The ACC is architected natively as an autonomous, robotic flight platform. Real-time control loops evaluate shifting payload dynamics and instantaneous center of gravity displacement during dynamic mid-air operations. However, the catamaran topology offers a distinct redundancy layout for human crew integration. Rather than placing a central cockpit along the axis of symmetry, the forward sections of both the left and right fuselages are configured as independent, sealed crew stations. This provides pilots with direct visibility along the parallel hull lanes while keeping the central vault 100% clear for payload processing and overhead capture mechanics.

For vertical operations and zero-speed hovers during capture, the propulsion system shifts into afterburning VTOL mode. The rear turbofans utilize F35B-style vectoring nozzles that rotate downward. To counteract the massive pitching moment of the rear powerplants, high-frequency, nose-mounted mini-rocket reaction systems (RCS) provide instantaneous counter-thrust balancing, ensuring rock-solid attitude control throughout the capture execution. The main fuselages also double as massive insulated containment vessels for the cryogenic fuel storage required to run this thermal loop, housing either Liquefied Natural Gas (LNG) or Liquid Hydrogen (LH₂).

Breaking the Structural Scaling Wall: ACC vs. Monolithic Giants

Traditional ultra-heavy lifters, epitomized by monolithic aircraft like the Antonov An-225 Mriya, eventually collide with a hard physics bottleneck known as the Square-Cube Law. As an aircraft's linear dimensions scale upward, its lifting surface area increases by a factor of two (squared), but its structural volume and mass increase by a factor of three (cubed).

In a conventional single-fuselage design, this creates a catastrophic Root Bending Moment Bottleneck. The entire weight of the cargo is concentrated in a single central fuselage, while the lifting forces pull upward from the distant wingtips.
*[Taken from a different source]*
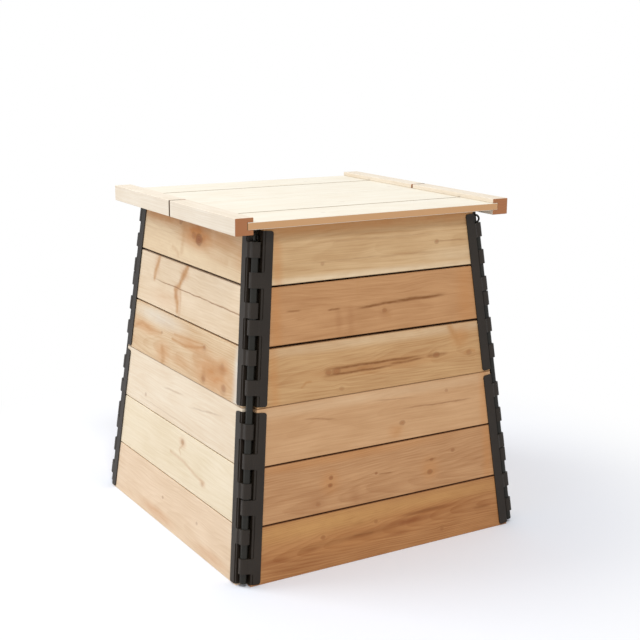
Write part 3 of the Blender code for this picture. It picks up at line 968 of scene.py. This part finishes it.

To scale an Antonov-style aircraft further, the internal wing spars must become so thick, heavy, and structurally dense that the aircraft eventually consumes its own payload capacity just to carry its own skeleton.
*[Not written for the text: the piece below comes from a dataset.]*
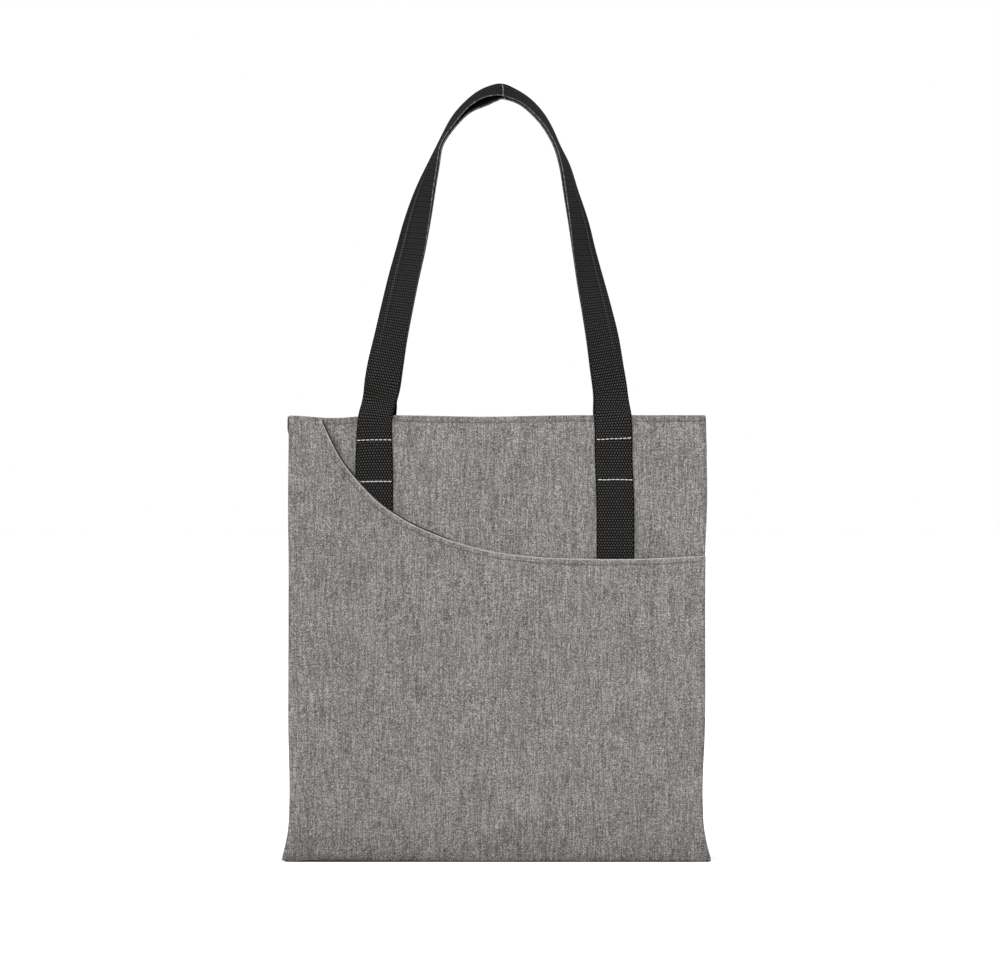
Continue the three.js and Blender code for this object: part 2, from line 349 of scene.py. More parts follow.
def face_outwards(piece):
    """Makes every face of a closed piece look out."""
    shape = bmesh.new()
    shape.from_mesh(piece.data)
    bmesh.ops.recalc_face_normals(shape, faces=shape.faces)
    shape.to_mesh(piece.data)
    shape.free()


def arc_length(points):
    steps = np.linalg.norm(np.diff(points, axis=0), axis=-1)
    return np.concatenate([[0], np.cumsum(steps)])


# ---- Materials ----
class Nodes:
    """A short way to write shader node trees."""

    def __init__(self, name):
        self.material = bpy.data.materials.new(name)
        self.material.use_nodes = True
        self.tree = self.material.node_tree
        self.shader = self.tree.nodes["Principled BSDF"]

    def add(self, kind, **settings):
        node = self.tree.nodes.new(kind)
        for key, value in settings.items():
            setattr(node, key, value)
        return node

    def link(self, source, target):
        if isinstance(source, (int, float)):
            target.default_value = source
        else:
            self.tree.links.new(source, target)

    def math(self, operation, *values):
        node = self.add("ShaderNodeMath", operation=operation)
        for value, socket in zip(values, node.inputs):
            self.link(value, socket)
        return node.outputs[0]

    def times(self, a, b):
        return self.math("MULTIPLY", a, b)

    def plus(self, a, b):
        return self.math("ADD", a, b)

    def minus(self, a, b):
        return self.math("SUBTRACT", a, b)

    def abs(self, value):
        return self.math("ABSOLUTE", value)

    def combine(self, x, y, z=0.0):
        node = self.add("ShaderNodeCombineXYZ")
        for value, socket in zip((x, y, z), node.inputs):
            self.link(value, socket)
        return node.outputs[0]

    def random(self, vector):
        """One value from 0 to 1 for each whole-number place."""
        node = self.add("ShaderNodeTexWhiteNoise", noise_dimensions="3D")
        self.link(vector, node.inputs["Vector"])
        return node.outputs["Value"]

    def noise(self, vector, scale, detail=2.0, rough=0.5):
        node = self.add("ShaderNodeTexNoise")
        node.inputs["Scale"].default_value = scale
        node.inputs["Detail"].default_value = detail
        node.inputs["Roughness"].default_value = rough
        self.link(vector, node.inputs["Vector"])
        return node.outputs["Fac"]

    def mix(self, factor, a, b):
        node = self.add("ShaderNodeMix", data_type="FLOAT")
        self.link(factor, node.inputs[0])
        self.link(a, node.inputs[2])
        self.link(b, node.inputs[3])
        return node.outputs[0]

    def ramp(self, factor, stops):
        node = self.add("ShaderNodeValToRGB")
        elements = node.color_ramp.elements
        while len(elements) < len(stops):
            elements.new(0.5)
        for element, (place, colour) in zip(elements, stops):
            element.position = place
            element.color = (*colour, 1)
        self.link(factor, node.inputs[0])
        return node.outputs[0]

    def bump(self, height, distance):
        node = self.add("ShaderNodeBump")
        node.inputs["Distance"].default_value = distance
        self.link(height, node.inputs["Height"])
        self.link(node.outputs["Normal"], self.shader.inputs["Normal"])

    def cloth_uv(self):
        node = self.add("ShaderNodeUVMap", uv_map="cloth")
        split = self.add("ShaderNodeSeparateXYZ")
        self.link(node.outputs["UV"], split.inputs[0])
        return split.outputs[0], split.outputs[1]

    def finish(self, colour, roughness, specular=0.2):
        self.link(colour, self.shader.inputs["Base Color"])
        self.link(roughness, self.shader.inputs["Roughness"])
        self.shader.inputs["Specular IOR Level"].default_value = specular
        return self.material


def heather_canvas(name):
    """Plain weave of mottled threads: each thread changes shade along its own length, and the
    upright threads show more than the level ones."""
    n = Nodes(name)
    u, v = n.cloth_uv()
    pitch = 0.00074
    across, along = n.math("DIVIDE", u, pitch), n.math("DIVIDE", v, pitch)
    warp, weft = n.math("FLOOR", across), n.math("FLOOR", along)

    def mottled(thread, distance, seed, length, share):
        start = n.times(n.random(n.combine(thread, seed)), 40.0)
        long_part = n.math("FLOOR", n.plus(n.math("DIVIDE", distance, length), start))
        short_part = n.math("FLOOR", n.plus(n.math("DIVIDE", distance, 0.0008), start))
        slow = n.random(n.combine(thread, long_part, seed + 1))
        quick = n.random(n.combine(thread, short_part, seed + 2))
        return n.plus(n.times(slow, share), n.times(quick, 1 - share))

    warp_shade = mottled(warp, v, 3.0, 0.012, 0.42)
    weft_shade = mottled(weft, u, 17.0, 0.006, 0.25)
    over = n.math("MODULO", n.abs(n.plus(warp, weft)), 2.0)
    share = n.plus(n.times(over, -0.7), 0.9)
    shade = n.mix(share, weft_shade, warp_shade)
    fibre = n.noise(n.combine(across, n.times(along, 0.35), 3.0), 2.4, 2.0, 0.8)
    broad = n.noise(n.combine(n.times(u, 55.0), n.times(v, 32.0)), 1.0, 3.0)
    # A per-point attribute of painted light: painted highlight along the pocket's fold, painted
    # shade on the hem, along the hem and pocket stitching and near the floor.
    mottle_and_painted_light = n.add("ShaderNodeAttribute", attribute_name="mottle_and_painted_light").outputs["Fac"]
    total = n.plus(n.times(shade, 0.76), n.times(fibre, 0.19))
    total = n.plus(total, n.times(broad, 0.15))
    total = n.plus(total, n.times(mottle_and_painted_light, 0.40))
    dark, middle, light = 0.034, 0.106, 0.27
    warm = lambda g: (g * 1.055, g * 1.0, g * 0.95)
    colour = n.ramp(total, [(0.25, warm(dark)), (0.55, warm(middle)), (0.85, warm(light))])
    hill_u = n.math("SINE", n.times(n.math("FRACT", across), math.pi))
    hill_v = n.math("SINE", n.times(n.math("FRACT", along), math.pi))
    long_u = n.plus(n.times(hill_u, 0.35), 0.65)
    long_v = n.plus(n.times(hill_v, 0.35), 0.65)
    height = n.mix(over, n.times(hill_u, long_v), n.times(hill_v, long_u))
    n.bump(n.plus(height, n.times(fibre, 0.5)), 0.00028)
    rough = n.plus(n.times(shade, 0.12), 0.85)
    return n.finish(colour, rough, specular=0.1)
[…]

The ACC architecture completely bypasses this scaling wall through three core structural re-alignments:

Pure Tension Load Paths: By housing the cargo vault between two parallel lifting fuselages, the payload's downward gravitational force is translated into lateral tension across the support net or bladder matrix. Because aerospace materials possess significantly higher strength-to-weight ratios under pure tension (pulling) than under compression or bending, the airframe requires a fraction of the structural mass to support identical tonnage.

Self-Carrying Lift Distribution: Lift is generated locally across the entire planform—through the flat-belly catamaran hulls, the staggered front wings, and the single rear transverse wing. Because the upward aerodynamic force occurs directly where the heavy cryogenic fuel tanks and aft engine blocks are housed, the aircraft does not need to transport bending stresses across a massive wing spar. The structure lifts itself uniformly.

Parametric Growth Over Redesign: Scaling the ACC to carry payloads exceeding 1,000 tons does not require a clean-sheet aerodynamic re-engineering. For hyper-massive radial payloads, engineers simply widen the transverse wing bridges to increase the lifting-body compression area of the belly. For longer payloads, they extend the modular parallel fuselage tracks to distribute the vehicle’s footprint over a wider spatial perimeter.

Parametric Scaling Blueprint

The ACC is not a single static aircraft, but a parametric architecture adaptable to disparate industrial vectors through modular modifications of the airframe aspect ratio:

The Long-Aspect Logistics Variant: Sized with an elongated fuselage (75–80 meters) and a compressed center gap (10–15 meters). This configuration is optimized for hyper-long, slender industrial components, such as 90-meter wind turbine blades or monolithic rocket core stages. The narrow lateral track minimizes structural bending moments on the forward straight wing roots, ensuring long-distance fuel efficiency during transcontinental delivery. Payloads can cantilever safely out of the open-ended rear tunnel, wrapped inside extended aerodynamic bladder sleeves.

The Wide-Aspect Vault Variant: Configured with shorter hulls (40–50 meters) but a wide, expanded lateral gap (30–40 meters). This variant maximizes the lower compression plane area, acting as a high-tonnage lifting body optimized for heavy, radial structures like industrial refinery vessels or deep-space habitat modules.

Conclusion: An Infrastructure-First Logistics Paradigm

The Air Cargo Catamaran represents more than an incremental advance in aviation; it is a fundamental shift toward an "Infrastructure-First" philosophy. For decades, the size, length, and mass of our most critical industrial assets—from 90-meter wind turbine blades to modular rocket core stages—have been constrained not by our manufacturing capabilities, but by the physical clearance of road tunnels, tight highway radii, and the availability of specialized deepwater ports.

By merging the structural efficiencies of a twin-hulled lifting body with the adaptive fairing capability of a high-pressure inflatable aero-bladder, the ACC decouples transport capacity from fixed terrestrial infrastructure. Operating as a natively robotic, optionally-piloted VTOL asset, it eliminates the necessity for reinforced concrete runways and heavy ground-handling cranes. Whether functioning as an agile mid-air recovery platform for supportless hollow rocket stages, or serving as a variable-geometry heavy lifter for remote energy projects, the ACC redefines the limits of global logistics, ensuring that the transport vehicle transforms to match the shape of human innovation.